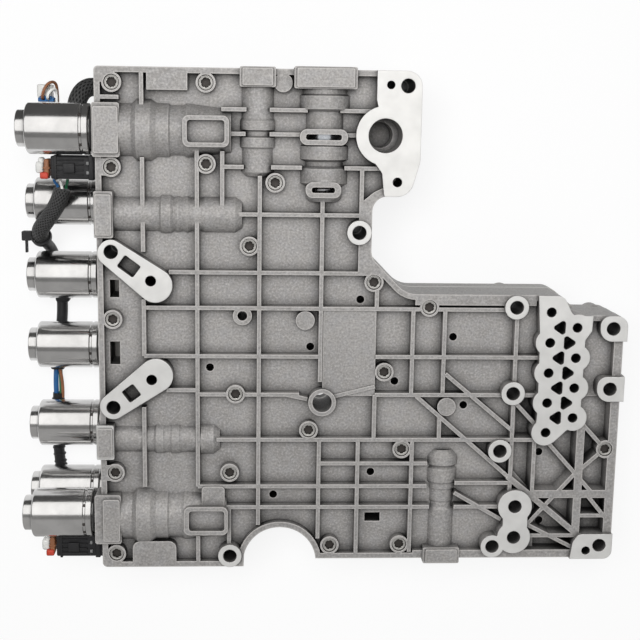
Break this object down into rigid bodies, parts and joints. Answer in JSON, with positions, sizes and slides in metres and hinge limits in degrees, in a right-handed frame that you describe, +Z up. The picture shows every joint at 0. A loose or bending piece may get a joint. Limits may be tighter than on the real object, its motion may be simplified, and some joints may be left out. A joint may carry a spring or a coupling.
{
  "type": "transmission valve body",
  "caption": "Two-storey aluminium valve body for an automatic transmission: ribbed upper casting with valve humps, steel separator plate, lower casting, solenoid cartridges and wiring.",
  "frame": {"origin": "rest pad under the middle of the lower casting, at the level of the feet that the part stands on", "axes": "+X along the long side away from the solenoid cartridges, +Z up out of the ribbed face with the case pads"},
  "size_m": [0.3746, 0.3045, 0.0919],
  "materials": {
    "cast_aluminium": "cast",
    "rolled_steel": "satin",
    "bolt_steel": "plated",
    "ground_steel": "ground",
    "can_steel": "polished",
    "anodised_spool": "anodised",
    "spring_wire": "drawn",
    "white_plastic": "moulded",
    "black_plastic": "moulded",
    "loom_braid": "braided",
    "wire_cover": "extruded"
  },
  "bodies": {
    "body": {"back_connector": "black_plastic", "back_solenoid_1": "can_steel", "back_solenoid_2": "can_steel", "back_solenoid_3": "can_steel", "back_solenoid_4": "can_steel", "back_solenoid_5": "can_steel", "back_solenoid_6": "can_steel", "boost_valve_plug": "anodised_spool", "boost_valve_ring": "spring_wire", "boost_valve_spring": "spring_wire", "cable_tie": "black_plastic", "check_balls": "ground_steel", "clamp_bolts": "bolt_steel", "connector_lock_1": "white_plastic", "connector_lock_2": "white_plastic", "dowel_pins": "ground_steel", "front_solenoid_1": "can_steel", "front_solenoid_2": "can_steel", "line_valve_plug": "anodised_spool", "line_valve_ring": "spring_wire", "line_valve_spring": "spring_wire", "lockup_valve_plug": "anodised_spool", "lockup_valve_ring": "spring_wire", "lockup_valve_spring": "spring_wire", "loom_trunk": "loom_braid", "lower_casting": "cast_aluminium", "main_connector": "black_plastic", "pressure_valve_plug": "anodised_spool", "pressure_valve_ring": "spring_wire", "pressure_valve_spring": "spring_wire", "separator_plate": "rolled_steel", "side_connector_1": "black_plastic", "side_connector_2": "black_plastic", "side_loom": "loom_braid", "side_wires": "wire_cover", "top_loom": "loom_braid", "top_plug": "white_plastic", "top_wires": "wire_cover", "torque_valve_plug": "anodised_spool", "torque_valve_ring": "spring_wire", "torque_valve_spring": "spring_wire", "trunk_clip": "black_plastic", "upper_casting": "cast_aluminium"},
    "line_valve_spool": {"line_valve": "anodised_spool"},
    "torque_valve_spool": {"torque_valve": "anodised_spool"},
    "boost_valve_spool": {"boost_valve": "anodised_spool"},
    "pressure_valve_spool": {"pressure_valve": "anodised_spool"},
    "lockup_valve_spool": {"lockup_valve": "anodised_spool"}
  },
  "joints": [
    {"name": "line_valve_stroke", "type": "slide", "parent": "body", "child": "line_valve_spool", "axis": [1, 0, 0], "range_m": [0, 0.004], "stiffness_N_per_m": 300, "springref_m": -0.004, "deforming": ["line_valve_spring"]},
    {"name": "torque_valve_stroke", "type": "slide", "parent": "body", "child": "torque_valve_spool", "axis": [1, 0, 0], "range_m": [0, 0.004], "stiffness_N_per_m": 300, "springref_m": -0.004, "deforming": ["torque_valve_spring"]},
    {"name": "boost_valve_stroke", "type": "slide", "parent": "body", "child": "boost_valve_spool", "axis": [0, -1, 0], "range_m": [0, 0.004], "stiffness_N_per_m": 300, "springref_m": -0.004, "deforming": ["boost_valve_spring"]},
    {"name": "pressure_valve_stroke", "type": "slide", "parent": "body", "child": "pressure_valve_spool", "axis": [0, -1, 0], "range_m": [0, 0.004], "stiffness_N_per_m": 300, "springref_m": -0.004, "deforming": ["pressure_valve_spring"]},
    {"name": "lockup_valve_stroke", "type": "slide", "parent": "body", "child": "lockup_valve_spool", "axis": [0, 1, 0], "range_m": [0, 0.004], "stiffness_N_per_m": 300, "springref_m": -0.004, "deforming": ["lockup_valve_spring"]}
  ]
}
==
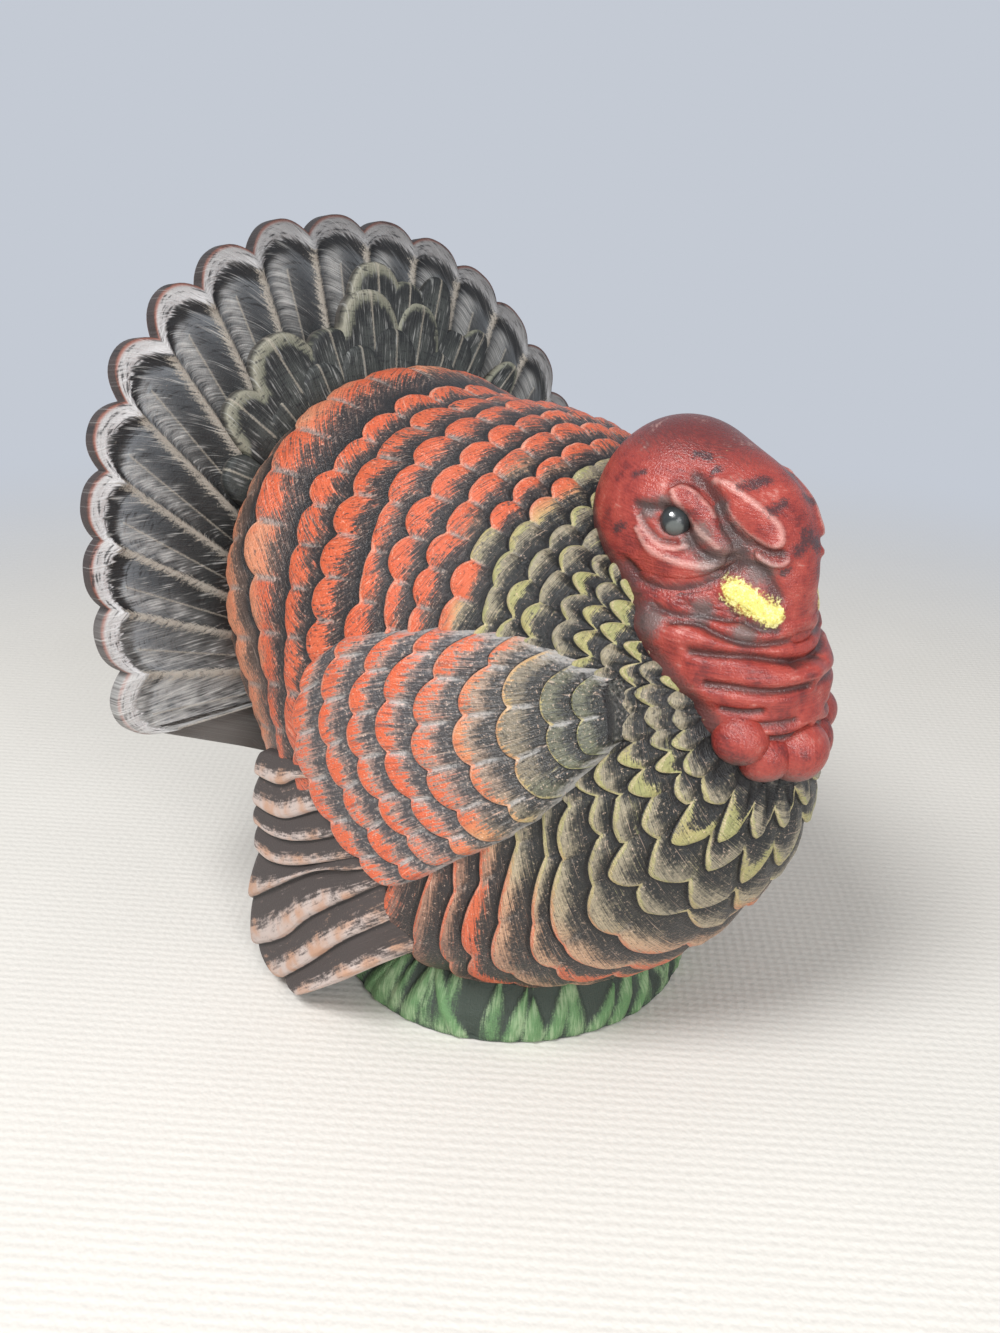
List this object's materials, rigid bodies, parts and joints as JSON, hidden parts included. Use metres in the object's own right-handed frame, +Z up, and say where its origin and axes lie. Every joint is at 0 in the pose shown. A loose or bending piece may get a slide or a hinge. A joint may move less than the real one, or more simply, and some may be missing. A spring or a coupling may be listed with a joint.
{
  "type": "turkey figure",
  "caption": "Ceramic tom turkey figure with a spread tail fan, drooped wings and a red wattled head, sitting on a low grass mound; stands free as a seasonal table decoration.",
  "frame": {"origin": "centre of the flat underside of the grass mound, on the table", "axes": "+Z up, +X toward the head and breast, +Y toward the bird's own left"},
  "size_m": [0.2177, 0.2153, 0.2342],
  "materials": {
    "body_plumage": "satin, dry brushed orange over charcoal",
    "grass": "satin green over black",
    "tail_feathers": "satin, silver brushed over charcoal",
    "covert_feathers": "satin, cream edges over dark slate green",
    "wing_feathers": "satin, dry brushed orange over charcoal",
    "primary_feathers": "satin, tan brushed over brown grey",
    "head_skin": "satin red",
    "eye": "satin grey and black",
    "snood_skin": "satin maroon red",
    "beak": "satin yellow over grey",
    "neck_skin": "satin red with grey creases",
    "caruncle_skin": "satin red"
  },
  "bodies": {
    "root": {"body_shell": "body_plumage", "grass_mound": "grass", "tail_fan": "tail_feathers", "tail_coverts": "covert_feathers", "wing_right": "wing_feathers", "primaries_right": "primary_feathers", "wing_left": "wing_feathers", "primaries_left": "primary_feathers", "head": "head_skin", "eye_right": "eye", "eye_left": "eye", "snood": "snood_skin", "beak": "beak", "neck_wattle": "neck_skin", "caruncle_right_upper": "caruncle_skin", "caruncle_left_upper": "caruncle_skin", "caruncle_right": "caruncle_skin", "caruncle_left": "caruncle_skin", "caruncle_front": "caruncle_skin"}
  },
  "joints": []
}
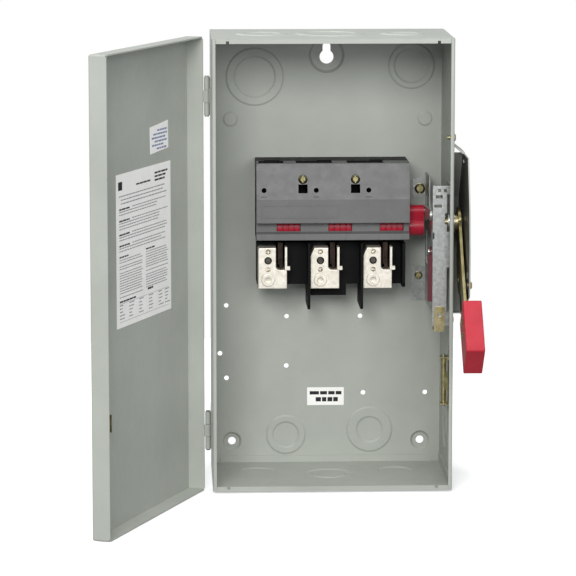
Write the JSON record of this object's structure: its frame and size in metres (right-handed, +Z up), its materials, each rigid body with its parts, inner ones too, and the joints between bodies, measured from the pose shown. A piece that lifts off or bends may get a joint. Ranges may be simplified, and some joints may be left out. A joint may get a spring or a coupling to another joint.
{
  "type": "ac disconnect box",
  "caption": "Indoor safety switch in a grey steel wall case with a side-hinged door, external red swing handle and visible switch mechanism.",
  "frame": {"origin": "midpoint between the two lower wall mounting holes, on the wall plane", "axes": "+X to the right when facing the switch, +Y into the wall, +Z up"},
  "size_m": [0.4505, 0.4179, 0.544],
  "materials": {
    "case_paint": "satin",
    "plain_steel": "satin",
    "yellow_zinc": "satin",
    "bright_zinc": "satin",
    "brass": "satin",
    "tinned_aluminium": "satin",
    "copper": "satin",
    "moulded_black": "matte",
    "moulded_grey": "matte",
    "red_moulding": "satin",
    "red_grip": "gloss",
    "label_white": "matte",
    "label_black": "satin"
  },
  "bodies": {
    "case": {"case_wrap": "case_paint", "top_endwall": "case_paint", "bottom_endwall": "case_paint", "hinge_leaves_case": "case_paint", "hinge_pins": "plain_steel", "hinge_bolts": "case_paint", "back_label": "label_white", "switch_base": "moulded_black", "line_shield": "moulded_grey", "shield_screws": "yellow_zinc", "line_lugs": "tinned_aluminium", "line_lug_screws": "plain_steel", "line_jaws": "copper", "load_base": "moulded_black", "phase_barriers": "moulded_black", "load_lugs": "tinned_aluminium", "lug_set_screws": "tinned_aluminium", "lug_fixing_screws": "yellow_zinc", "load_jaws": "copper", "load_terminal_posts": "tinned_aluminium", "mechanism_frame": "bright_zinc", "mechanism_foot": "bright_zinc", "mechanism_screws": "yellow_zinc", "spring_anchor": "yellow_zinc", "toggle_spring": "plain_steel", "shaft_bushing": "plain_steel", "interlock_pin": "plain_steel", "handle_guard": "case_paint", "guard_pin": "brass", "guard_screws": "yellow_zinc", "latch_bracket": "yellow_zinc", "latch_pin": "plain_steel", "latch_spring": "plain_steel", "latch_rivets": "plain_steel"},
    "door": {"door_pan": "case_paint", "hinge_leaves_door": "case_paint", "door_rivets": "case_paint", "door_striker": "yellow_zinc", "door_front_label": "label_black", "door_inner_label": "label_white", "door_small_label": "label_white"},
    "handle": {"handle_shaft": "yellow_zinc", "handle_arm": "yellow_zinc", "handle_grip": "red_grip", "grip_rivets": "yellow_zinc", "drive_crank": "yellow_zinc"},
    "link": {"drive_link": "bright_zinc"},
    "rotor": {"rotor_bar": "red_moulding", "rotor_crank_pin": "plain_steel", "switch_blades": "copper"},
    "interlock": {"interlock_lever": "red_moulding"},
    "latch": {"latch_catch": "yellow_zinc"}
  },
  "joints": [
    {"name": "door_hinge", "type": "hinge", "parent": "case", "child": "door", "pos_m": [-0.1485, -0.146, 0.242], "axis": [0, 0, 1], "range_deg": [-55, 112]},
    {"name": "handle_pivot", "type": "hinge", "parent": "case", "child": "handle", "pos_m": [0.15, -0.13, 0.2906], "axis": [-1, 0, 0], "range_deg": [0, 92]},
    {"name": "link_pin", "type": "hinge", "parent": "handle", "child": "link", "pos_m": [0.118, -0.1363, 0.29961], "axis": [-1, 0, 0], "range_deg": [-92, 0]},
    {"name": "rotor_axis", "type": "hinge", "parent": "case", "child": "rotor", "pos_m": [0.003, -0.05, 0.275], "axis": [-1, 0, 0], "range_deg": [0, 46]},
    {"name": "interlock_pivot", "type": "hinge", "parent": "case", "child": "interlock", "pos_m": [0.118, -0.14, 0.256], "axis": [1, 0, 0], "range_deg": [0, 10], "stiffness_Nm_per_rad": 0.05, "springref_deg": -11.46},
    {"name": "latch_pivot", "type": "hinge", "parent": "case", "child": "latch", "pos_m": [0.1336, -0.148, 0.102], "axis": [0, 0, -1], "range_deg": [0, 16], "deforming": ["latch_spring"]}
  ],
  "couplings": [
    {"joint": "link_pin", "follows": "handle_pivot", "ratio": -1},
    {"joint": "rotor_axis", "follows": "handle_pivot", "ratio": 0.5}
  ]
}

Brief: Extract all lines from the material above that include the word "object".

Right answer:
Break this object down into rigid bodies, parts and joints. Answer in JSON, with positions, sizes and slides in metres and hinge limits in degrees, in a right-handed frame that you describe, +Z up. The picture shows every joint at 0. A loose or bending piece may get a joint. Limits may be tighter than on the real object, its motion may be simplified, and some joints may be left out. A joint may carry a spring or a coupling.
List this object's materials, rigid bodies, parts and joints as JSON, hidden parts included. Use metres in the object's own right-handed frame, +Z up, and say where its origin and axes lie. Every joint is at 0 in the pose shown. A loose or bending piece may get a slide or a hinge. A joint may move less than the real one, or more simply, and some may be missing. A spring or a coupling may be listed with a joint.
Write the JSON record of this object's structure: its frame and size in metres (right-handed, +Z up), its materials, each rigid body with its parts, inner ones too, and the joints between bodies, measured from the pose shown. A piece that lifts off or bends may get a joint. Ranges may be simplified, and some joints may be left out. A joint may get a spring or a coupling to another joint.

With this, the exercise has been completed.